You have to be a fairly sick citizen to have Whitworth tools in your toolbox.
Whitworth is not a brand. It's a measurement. Seems that back during the Industrial Revolution, a Brit named Whitworth decided that life would be much easier if things like weights and measures were standardized. So he came up with a system to do just that.
He decided, for instance, how far apart rails for railroads should be. (In this country that was a mish-mash until during the war, when President Abraham Lincoln [drum roll, please] settled on the gauge that's used today so that the rails of the Union Pacific and the Central Pacific would match as they built the transcontinental railroad. In case you're wondering, standard gauge is 4 feet, 8 1/2 inches.)
Another thing Whitworth did was decide on standard sizes for nuts and bolts. Nuts and bolts, of course, need wrenches and sockets. These graduated sizes, now superceded by better ideas, were known as Whitworth tools.
Using Whitworth tools is, today, as obsolete as using whale oil for lighting. Unless of course you're one of the poor, sick bastards who happens to have an old Triumph, AJS, Norton, BSA or other British motorcycle, or an old British car - and if it's happens to be a Jaguar, ancient or otherwise, I'm so sorry for your agony, but you brought it on yourself.
Anyway, Whitworth tools. Different from the standard SAE tools common here in the U.S., different from metric tools used almost everywhere else.
So here I am grappling with the time-rich reality of, uh, retirement. Out in my garage there hunkers an elaborate tool box that contains all sorts of really cool stuff. But it was a jumble. My stuff, my dad's stuff and stuff given me by old Hartmut Bruet, a German lad and, as I remember, a former member of the Hitler Youth who got dragooned into combat during the final days of the war, who came to work on Rancho Cascabel, where I grew up, as a millwright.
Anyway. A jumble. So I cleaned the whole mess out today. And what I found included two sets of Whitworth wrenches and a set of Whitworth sockets. They've been untouched - indeed, unseen - by humans for many years. They've been subjected only to the caresses of the black widows that live in the garage.
So I found 'em. They're either highly collectable or totally worthless, I'm not sure which. But they exist in my tool box because of the '67 BSA Lightening I restored in the mid-'80s. Well, they were stored away for a reason, that reason being that since I sold the BSA years ago, I've not owned anything that required Whitworth fettling. Metric and SAE, sure. But not Whitworth.
So I imagine that some day, some archaeologist will uncover the runs of my garage, find the rust heap that my tool box has then become and find those Whitworth tools. He'll take one look and say, "Huh. Crazy people." And he'll be right.

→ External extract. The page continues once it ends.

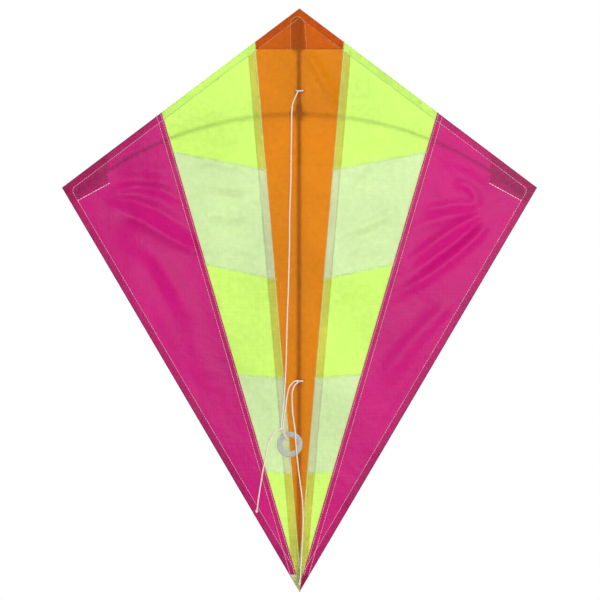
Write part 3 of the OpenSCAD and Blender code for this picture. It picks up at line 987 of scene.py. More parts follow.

Still, I kind of wish I still had that old BSA. Except Laura has informed me that I don't want a motorcycle. But I am going to have to come up with some sort of ongoing project. Newspaper gigs being few and far between, I may actually be retired. I only need to clean our my tool box once every decade or so. So I'm going to need something to do with my abundant time. And no, that something won't involve a Jaguar, MG or Morris. We'll let those Whitworth tools rust in peace.
- JFT

If you don't really want your old whitworth tools and you really plan on letting them just sit there, you should send them to me (I'd gladly pay shipping). I'm a broke 24 year old college student with a 63 BSA Thunderbolt in peices in my spare bedroom. I'd definately put them to good use.